* _PROBLEM_
Write out, exactly as given, every line from the one holding "Write part 4" to the one holding "the barnacles and", including both.

* _RECORDS_
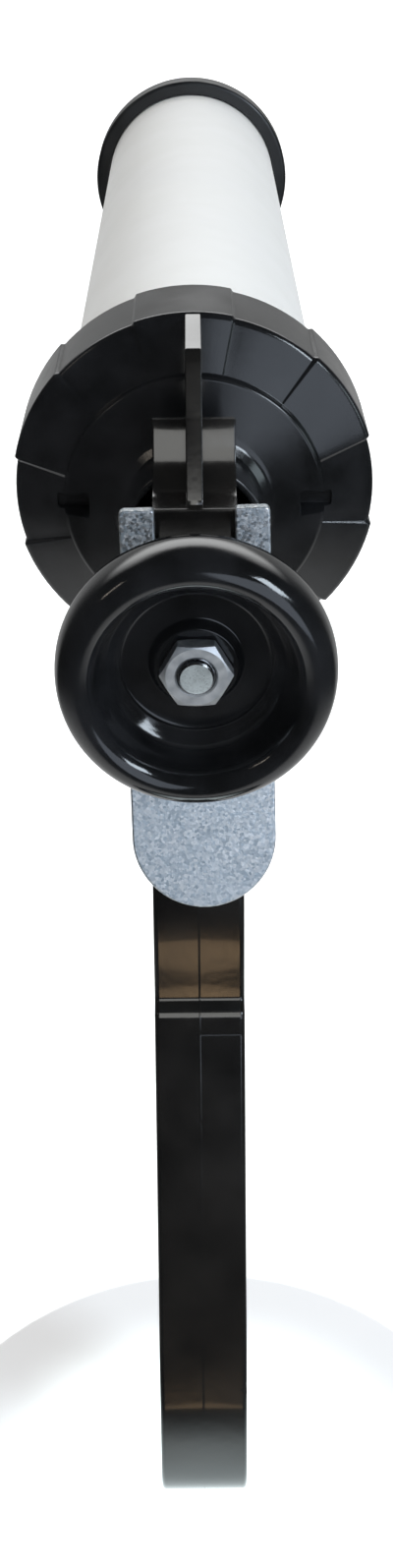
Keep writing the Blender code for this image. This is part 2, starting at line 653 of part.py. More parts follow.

---

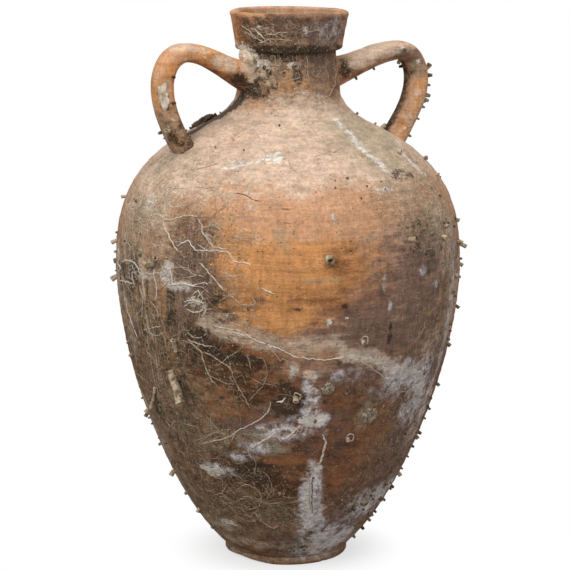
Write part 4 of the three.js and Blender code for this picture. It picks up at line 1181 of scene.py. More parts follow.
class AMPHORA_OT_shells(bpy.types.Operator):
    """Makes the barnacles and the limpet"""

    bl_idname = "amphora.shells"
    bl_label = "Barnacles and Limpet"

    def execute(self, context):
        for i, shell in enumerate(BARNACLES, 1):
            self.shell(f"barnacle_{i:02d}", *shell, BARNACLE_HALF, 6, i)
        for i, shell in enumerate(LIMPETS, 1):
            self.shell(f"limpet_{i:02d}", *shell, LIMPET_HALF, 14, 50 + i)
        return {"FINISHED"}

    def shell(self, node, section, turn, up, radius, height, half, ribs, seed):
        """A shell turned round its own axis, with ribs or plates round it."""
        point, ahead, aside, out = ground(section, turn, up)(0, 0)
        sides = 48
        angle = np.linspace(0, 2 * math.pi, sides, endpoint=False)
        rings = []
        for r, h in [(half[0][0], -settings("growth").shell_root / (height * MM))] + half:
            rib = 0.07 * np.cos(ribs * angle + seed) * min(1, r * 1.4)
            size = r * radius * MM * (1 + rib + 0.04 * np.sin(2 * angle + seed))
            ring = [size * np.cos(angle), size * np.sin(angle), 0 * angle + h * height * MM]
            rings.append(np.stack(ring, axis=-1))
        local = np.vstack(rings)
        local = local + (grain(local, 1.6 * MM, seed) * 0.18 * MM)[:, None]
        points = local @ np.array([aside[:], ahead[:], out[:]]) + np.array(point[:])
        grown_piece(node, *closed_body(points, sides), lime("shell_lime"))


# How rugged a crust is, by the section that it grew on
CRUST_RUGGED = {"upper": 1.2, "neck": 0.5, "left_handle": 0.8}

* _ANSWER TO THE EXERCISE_
Write part 4 of the three.js and Blender code for this picture. It picks up at line 1181 of scene.py. More parts follow.
class AMPHORA_OT_shells(bpy.types.Operator):
    """Makes the barnacles and the limpet"""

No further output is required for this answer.